* DIRECTIVE *
Restate each of the lines given below, word for word.

* DATASET RECORDS *
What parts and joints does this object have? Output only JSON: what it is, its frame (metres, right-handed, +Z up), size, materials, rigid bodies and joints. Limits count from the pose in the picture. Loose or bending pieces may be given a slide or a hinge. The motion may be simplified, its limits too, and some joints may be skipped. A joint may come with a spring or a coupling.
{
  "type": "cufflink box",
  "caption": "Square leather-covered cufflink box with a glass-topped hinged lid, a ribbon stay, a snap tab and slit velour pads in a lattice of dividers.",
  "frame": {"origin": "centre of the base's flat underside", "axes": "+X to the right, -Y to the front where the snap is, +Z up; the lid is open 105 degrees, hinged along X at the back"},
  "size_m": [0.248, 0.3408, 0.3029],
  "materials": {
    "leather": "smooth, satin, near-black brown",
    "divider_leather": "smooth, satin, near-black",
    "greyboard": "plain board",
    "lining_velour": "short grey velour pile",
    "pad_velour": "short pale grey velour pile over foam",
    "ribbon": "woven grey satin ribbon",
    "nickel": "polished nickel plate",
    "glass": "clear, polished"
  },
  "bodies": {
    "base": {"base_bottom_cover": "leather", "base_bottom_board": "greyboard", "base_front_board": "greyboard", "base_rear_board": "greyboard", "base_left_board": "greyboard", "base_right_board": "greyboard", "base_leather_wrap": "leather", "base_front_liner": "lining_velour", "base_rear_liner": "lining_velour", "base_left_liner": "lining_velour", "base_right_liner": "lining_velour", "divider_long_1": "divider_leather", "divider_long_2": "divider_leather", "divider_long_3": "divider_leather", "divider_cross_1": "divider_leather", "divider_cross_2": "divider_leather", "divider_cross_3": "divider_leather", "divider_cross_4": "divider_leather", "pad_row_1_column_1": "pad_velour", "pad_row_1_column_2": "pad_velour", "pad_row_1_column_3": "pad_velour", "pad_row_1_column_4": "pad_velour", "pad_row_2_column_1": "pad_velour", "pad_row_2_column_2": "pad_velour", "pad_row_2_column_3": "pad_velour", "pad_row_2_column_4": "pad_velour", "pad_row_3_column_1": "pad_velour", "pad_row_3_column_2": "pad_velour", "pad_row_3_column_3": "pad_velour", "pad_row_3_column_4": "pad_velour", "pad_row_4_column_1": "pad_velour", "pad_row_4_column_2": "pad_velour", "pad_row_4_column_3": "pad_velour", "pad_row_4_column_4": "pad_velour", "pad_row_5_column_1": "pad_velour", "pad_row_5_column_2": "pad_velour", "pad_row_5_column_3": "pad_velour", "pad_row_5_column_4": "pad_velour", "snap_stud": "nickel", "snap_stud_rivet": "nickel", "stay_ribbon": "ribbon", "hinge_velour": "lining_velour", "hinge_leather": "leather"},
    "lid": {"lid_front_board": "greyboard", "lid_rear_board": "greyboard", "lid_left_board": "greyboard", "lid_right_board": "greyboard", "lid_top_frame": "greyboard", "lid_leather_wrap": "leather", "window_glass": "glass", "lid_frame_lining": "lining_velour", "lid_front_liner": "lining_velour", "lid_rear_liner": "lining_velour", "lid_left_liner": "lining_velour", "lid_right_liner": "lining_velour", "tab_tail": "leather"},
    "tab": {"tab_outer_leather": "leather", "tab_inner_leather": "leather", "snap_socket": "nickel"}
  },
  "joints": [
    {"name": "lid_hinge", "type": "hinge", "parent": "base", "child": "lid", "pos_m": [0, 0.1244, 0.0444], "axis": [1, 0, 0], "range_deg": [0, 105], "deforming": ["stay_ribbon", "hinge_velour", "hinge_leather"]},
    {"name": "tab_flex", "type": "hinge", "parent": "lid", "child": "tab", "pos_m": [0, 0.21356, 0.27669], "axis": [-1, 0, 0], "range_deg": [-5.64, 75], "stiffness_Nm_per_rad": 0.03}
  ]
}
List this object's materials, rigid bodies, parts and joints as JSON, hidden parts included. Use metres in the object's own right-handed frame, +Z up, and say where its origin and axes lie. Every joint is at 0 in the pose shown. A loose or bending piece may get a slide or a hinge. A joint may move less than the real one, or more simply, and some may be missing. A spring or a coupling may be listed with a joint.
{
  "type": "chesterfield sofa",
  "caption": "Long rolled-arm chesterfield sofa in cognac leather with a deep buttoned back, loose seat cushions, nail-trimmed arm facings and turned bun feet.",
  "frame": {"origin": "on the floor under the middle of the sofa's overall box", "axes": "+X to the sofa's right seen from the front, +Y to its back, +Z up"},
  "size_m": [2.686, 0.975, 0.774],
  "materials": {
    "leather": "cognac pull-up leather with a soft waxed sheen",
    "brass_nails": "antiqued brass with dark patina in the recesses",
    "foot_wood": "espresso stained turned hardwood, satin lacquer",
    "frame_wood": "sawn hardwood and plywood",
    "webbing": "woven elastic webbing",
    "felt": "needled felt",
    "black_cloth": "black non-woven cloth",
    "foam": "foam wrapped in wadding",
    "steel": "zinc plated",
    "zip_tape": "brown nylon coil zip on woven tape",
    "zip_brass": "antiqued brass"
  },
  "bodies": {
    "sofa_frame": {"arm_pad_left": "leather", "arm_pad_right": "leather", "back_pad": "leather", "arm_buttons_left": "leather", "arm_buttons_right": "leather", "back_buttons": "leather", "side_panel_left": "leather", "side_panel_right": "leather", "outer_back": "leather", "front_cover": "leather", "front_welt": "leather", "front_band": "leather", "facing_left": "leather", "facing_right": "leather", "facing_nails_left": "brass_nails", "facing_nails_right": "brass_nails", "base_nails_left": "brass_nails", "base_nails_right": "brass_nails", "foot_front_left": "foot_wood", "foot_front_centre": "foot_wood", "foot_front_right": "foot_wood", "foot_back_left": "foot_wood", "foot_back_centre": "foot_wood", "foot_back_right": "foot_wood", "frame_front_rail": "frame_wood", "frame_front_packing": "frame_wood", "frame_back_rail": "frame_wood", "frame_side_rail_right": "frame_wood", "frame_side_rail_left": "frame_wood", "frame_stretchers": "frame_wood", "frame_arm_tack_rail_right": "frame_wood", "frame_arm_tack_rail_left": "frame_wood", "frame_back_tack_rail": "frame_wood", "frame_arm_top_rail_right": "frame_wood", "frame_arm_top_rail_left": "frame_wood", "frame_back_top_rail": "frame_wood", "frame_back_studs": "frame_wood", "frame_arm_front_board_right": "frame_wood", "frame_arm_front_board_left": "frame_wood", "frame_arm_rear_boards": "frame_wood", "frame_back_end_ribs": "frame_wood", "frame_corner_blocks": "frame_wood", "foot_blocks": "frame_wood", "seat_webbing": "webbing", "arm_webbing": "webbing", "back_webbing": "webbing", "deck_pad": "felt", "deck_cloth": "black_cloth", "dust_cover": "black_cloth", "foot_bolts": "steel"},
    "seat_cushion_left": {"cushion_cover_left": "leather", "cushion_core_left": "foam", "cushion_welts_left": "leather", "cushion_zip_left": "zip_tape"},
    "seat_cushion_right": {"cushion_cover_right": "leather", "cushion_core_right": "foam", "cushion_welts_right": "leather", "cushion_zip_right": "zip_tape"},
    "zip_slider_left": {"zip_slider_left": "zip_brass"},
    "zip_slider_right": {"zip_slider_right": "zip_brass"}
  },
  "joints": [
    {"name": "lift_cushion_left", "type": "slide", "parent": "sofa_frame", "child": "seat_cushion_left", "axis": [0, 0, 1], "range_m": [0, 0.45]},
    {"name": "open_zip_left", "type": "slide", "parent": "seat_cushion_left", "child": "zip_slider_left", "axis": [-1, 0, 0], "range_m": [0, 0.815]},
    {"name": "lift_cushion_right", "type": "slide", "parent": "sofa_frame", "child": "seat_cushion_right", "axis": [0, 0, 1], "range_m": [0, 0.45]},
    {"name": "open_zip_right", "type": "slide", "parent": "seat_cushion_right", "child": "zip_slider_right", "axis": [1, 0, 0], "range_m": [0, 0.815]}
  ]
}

* WRITTEN RESPONSE *
What parts and joints does this object have? Output only JSON: what it is, its frame (metres, right-handed, +Z up), size, materials, rigid bodies and joints. Limits count from the pose in the picture. Loose or bending pieces may be given a slide or a hinge. The motion may be simplified, its limits too, and some joints may be skipped. A joint may come with a spring or a coupling.
{
  "type": "cufflink box",
  "caption": "Square leather-covered cufflink box with a glass-topped hinged lid, a ribbon stay, a snap tab and slit velour pads in a lattice of dividers.",
  "frame": {"origin": "centre of the base's flat underside", "axes": "+X to the right, -Y to the front where the snap is, +Z up; the lid is open 105 degrees, hinged along X at the back"},
  "size_m": [0.248, 0.3408, 0.3029],
  "materials": {
    "leather": "smooth, satin, near-black brown",
    "divider_leather": "smooth, satin, near-black",
    "greyboard": "plain board",
    "lining_velour": "short grey velour pile",
    "pad_velour": "short pale grey velour pile over foam",
    "ribbon": "woven grey satin ribbon",
    "nickel": "polished nickel plate",
    "glass": "clear, polished"
  },
  "bodies": {
    "base": {"base_bottom_cover": "leather", "base_bottom_board": "greyboard", "base_front_board": "greyboard", "base_rear_board": "greyboard", "base_left_board": "greyboard", "base_right_board": "greyboard", "base_leather_wrap": "leather", "base_front_liner": "lining_velour", "base_rear_liner": "lining_velour", "base_left_liner": "lining_velour", "base_right_liner": "lining_velour", "divider_long_1": "divider_leather", "divider_long_2": "divider_leather", "divider_long_3": "divider_leather", "divider_cross_1": "divider_leather", "divider_cross_2": "divider_leather", "divider_cross_3": "divider_leather", "divider_cross_4": "divider_leather", "pad_row_1_column_1": "pad_velour", "pad_row_1_column_2": "pad_velour", "pad_row_1_column_3": "pad_velour", "pad_row_1_column_4": "pad_velour", "pad_row_2_column_1": "pad_velour", "pad_row_2_column_2": "pad_velour", "pad_row_2_column_3": "pad_velour", "pad_row_2_column_4": "pad_velour", "pad_row_3_column_1": "pad_velour", "pad_row_3_column_2": "pad_velour", "pad_row_3_column_3": "pad_velour", "pad_row_3_column_4": "pad_velour", "pad_row_4_column_1": "pad_velour", "pad_row_4_column_2": "pad_velour", "pad_row_4_column_3": "pad_velour", "pad_row_4_column_4": "pad_velour", "pad_row_5_column_1": "pad_velour", "pad_row_5_column_2": "pad_velour", "pad_row_5_column_3": "pad_velour", "pad_row_5_column_4": "pad_velour", "snap_stud": "nickel", "snap_stud_rivet": "nickel", "stay_ribbon": "ribbon", "hinge_velour": "lining_velour", "hinge_leather": "leather"},
    "lid": {"lid_front_board": "greyboard", "lid_rear_board": "greyboard", "lid_left_board": "greyboard", "lid_right_board": "greyboard", "lid_top_frame": "greyboard", "lid_leather_wrap": "leather", "window_glass": "glass", "lid_frame_lining": "lining_velour", "lid_front_liner": "lining_velour", "lid_rear_liner": "lining_velour", "lid_left_liner": "lining_velour", "lid_right_liner": "lining_velour", "tab_tail": "leather"},
    "tab": {"tab_outer_leather": "leather", "tab_inner_leather": "leather", "snap_socket": "nickel"}
  },
  "joints": [
    {"name": "lid_hinge", "type": "hinge", "parent": "base", "child": "lid", "pos_m": [0, 0.1244, 0.0444], "axis": [1, 0, 0], "range_deg": [0, 105], "deforming": ["stay_ribbon", "hinge_velour", "hinge_leather"]},
    {"name": "tab_flex", "type": "hinge", "parent": "lid", "child": "tab", "pos_m": [0, 0.21356, 0.27669], "axis": [-1, 0, 0], "range_deg": [-5.64, 75], "stiffness_Nm_per_rad": 0.03}
  ]
}
List this object's materials, rigid bodies, parts and joints as JSON, hidden parts included. Use metres in the object's own right-handed frame, +Z up, and say where its origin and axes lie. Every joint is at 0 in the pose shown. A loose or bending piece may get a slide or a hinge. A joint may move less than the real one, or more simply, and some may be missing. A spring or a coupling may be listed with a joint.
{
  "type": "chesterfield sofa",
  "caption": "Long rolled-arm chesterfield sofa in cognac leather with a deep buttoned back, loose seat cushions, nail-trimmed arm facings and turned bun feet.",
  "frame": {"origin": "on the floor under the middle of the sofa's overall box", "axes": "+X to the sofa's right seen from the front, +Y to its back, +Z up"},
  "size_m": [2.686, 0.975, 0.774],
  "materials": {
    "leather": "cognac pull-up leather with a soft waxed sheen",
    "brass_nails": "antiqued brass with dark patina in the recesses",
    "foot_wood": "espresso stained turned hardwood, satin lacquer",
    "frame_wood": "sawn hardwood and plywood",
    "webbing": "woven elastic webbing",
    "felt": "needled felt",
    "black_cloth": "black non-woven cloth",
    "foam": "foam wrapped in wadding",
    "steel": "zinc plated",
    "zip_tape": "brown nylon coil zip on woven tape",
    "zip_brass": "antiqued brass"
  },
  "bodies": {
    "sofa_frame": {"arm_pad_left": "leather", "arm_pad_right": "leather", "back_pad": "leather", "arm_buttons_left": "leather", "arm_buttons_right": "leather", "back_buttons": "leather", "side_panel_left": "leather", "side_panel_right": "leather", "outer_back": "leather", "front_cover": "leather", "front_welt": "leather", "front_band": "leather", "facing_left": "leather", "facing_right": "leather", "facing_nails_left": "brass_nails", "facing_nails_right": "brass_nails", "base_nails_left": "brass_nails", "base_nails_right": "brass_nails", "foot_front_left": "foot_wood", "foot_front_centre": "foot_wood", "foot_front_right": "foot_wood", "foot_back_left": "foot_wood", "foot_back_centre": "foot_wood", "foot_back_right": "foot_wood", "frame_front_rail": "frame_wood", "frame_front_packing": "frame_wood", "frame_back_rail": "frame_wood", "frame_side_rail_right": "frame_wood", "frame_side_rail_left": "frame_wood", "frame_stretchers": "frame_wood", "frame_arm_tack_rail_right": "frame_wood", "frame_arm_tack_rail_left": "frame_wood", "frame_back_tack_rail": "frame_wood", "frame_arm_top_rail_right": "frame_wood", "frame_arm_top_rail_left": "frame_wood", "frame_back_top_rail": "frame_wood", "frame_back_studs": "frame_wood", "frame_arm_front_board_right": "frame_wood", "frame_arm_front_board_left": "frame_wood", "frame_arm_rear_boards": "frame_wood", "frame_back_end_ribs": "frame_wood", "frame_corner_blocks": "frame_wood", "foot_blocks": "frame_wood", "seat_webbing": "webbing", "arm_webbing": "webbing", "back_webbing": "webbing", "deck_pad": "felt", "deck_cloth": "black_cloth", "dust_cover": "black_cloth", "foot_bolts": "steel"},
    "seat_cushion_left": {"cushion_cover_left": "leather", "cushion_core_left": "foam", "cushion_welts_left": "leather", "cushion_zip_left": "zip_tape"},
    "seat_cushion_right": {"cushion_cover_right": "leather", "cushion_core_right": "foam", "cushion_welts_right": "leather", "cushion_zip_right": "zip_tape"},
    "zip_slider_left": {"zip_slider_left": "zip_brass"},
    "zip_slider_right": {"zip_slider_right": "zip_brass"}
  },
  "joints": [
    {"name": "lift_cushion_left", "type": "slide", "parent": "sofa_frame", "child": "seat_cushion_left", "axis": [0, 0, 1], "range_m": [0, 0.45]},
    {"name": "open_zip_left", "type": "slide", "parent": "seat_cushion_left", "child": "zip_slider_left", "axis": [-1, 0, 0], "range_m": [0, 0.815]},
    {"name": "lift_cushion_right", "type": "slide", "parent": "sofa_frame", "child": "seat_cushion_right", "axis": [0, 0, 1], "range_m": [0, 0.45]},
    {"name": "open_zip_right", "type": "slide", "parent": "seat_cushion_right", "child": "zip_slider_right", "axis": [1, 0, 0], "range_m": [0, 0.815]}
  ]
}